Oh, no!  That puts me back to my original confusion!  So, how can I tell which ones end which way?? And is  ο/η ειλικρινής, το ειλικρινές  correct for modern Greek?


----------



## Librarian44

You simply can't. You'll have to rely on your "feeling" of the language  ! And yes, ο/η ειλικρινής, το ειλικρινές is correct for modern Greek as there is no other way of saying it. But what about ο/η ευγενής, το ευγενές (which, being probably old enough to be your mother, I prefer) and ο ευγενικός, η ευγενική (you could also say ευγενικιά, to mean "noble", not "polite", as in η ευγενικιά μορφή του), το ευγενικό ? The only help I can offer is that adjectives like the ones Perseas mentions (ο καφετής, η καφετιά, το καφετί) are used mostly to denote colour.


----------



## BrendaP

Thank you so much for your help, Librarian!  I was afraid my question had fallen so far down the list it would never be seen again! Thank you for the other examples...but they make me wonder if I'm wrong in what I believe ειλικρινής means.  I'm thinking "honest" or "sincere" rather than "noble" or "polite".  Perhaps I should be using a better adjective?  Would τίμιος/τίμια/τίμιο be better?  Or, maybe something else?  And how would you express "Honestly!!" ?  I doubt if you're old enough to be my mother...she was born in 1920! I'm one of the few senior citizens working on learning Greek and I couldn't do it without the help I receive here! Thanks again.


----------



## sotos

BrendaP said:


> I'm thinking "honest" or "sincere" rather than "noble" or "polite".  Perhaps I should be using a better adjective?  Would τίμιος/τίμια/τίμιο be better?  Or, maybe something else?  And how would you express "Honestly!!" ?  I doubt if you're old enough to be my mother...she was born in 1920! I'm one of the few senior citizens working on learning Greek and I couldn't do it without the help I receive here! Thanks again.

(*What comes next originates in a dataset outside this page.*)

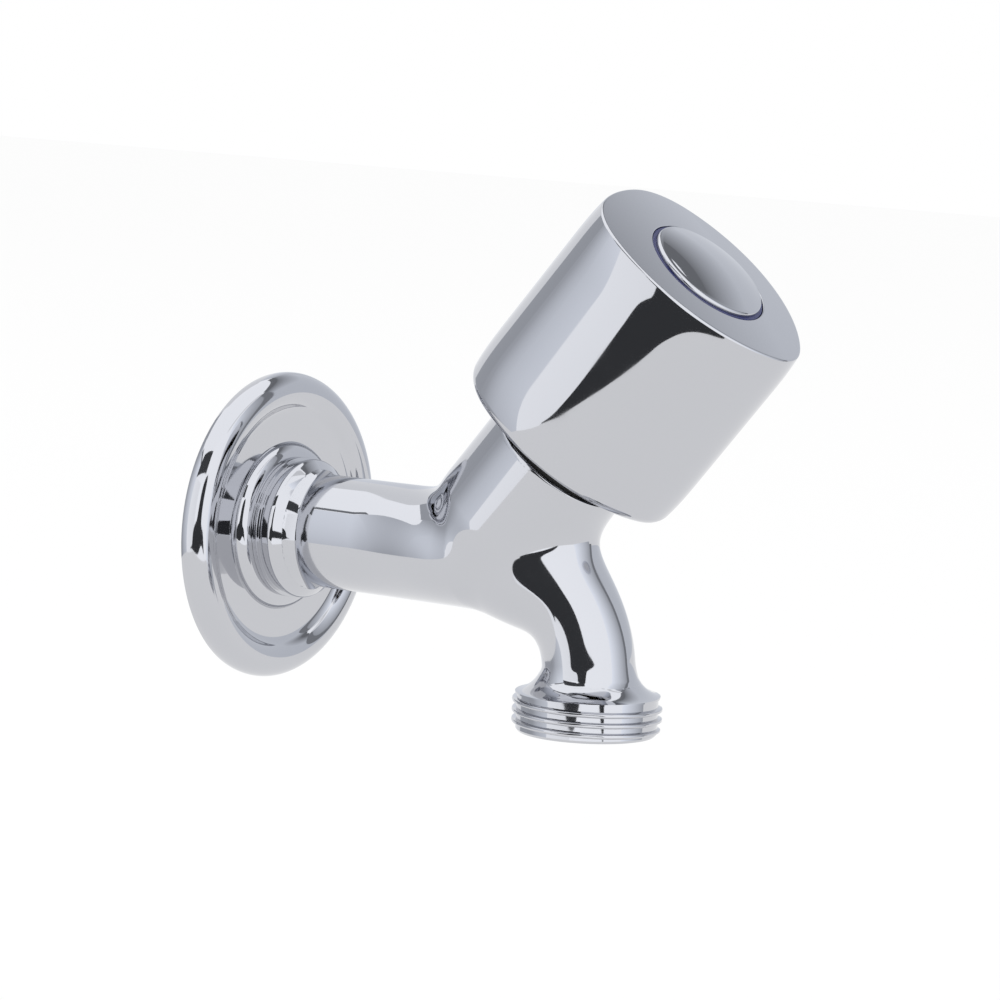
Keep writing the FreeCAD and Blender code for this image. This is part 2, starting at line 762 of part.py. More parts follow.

 ειλικρινής means sincere, honest, with the sense of "telling the truth, not a liar" . Tίμιος means honest in the sense of "not cheating of betraying". Of course these meanings are overlaping in some cases. A τιμιος (or έντιμος) is a permanent characteristic and he should also be ειλικρινής. The latter may refer to something temporary, e.g. "Θέλω να είμαι ειλικρινής μαζί σου ..." (I want to tell you the truth). Honestly is ειλικρινά (ειλικρινώς in katharevoussa).


----------



## BrendaP

Thank you sotos!  That really clears it all up and now I can put this question to rest!


----------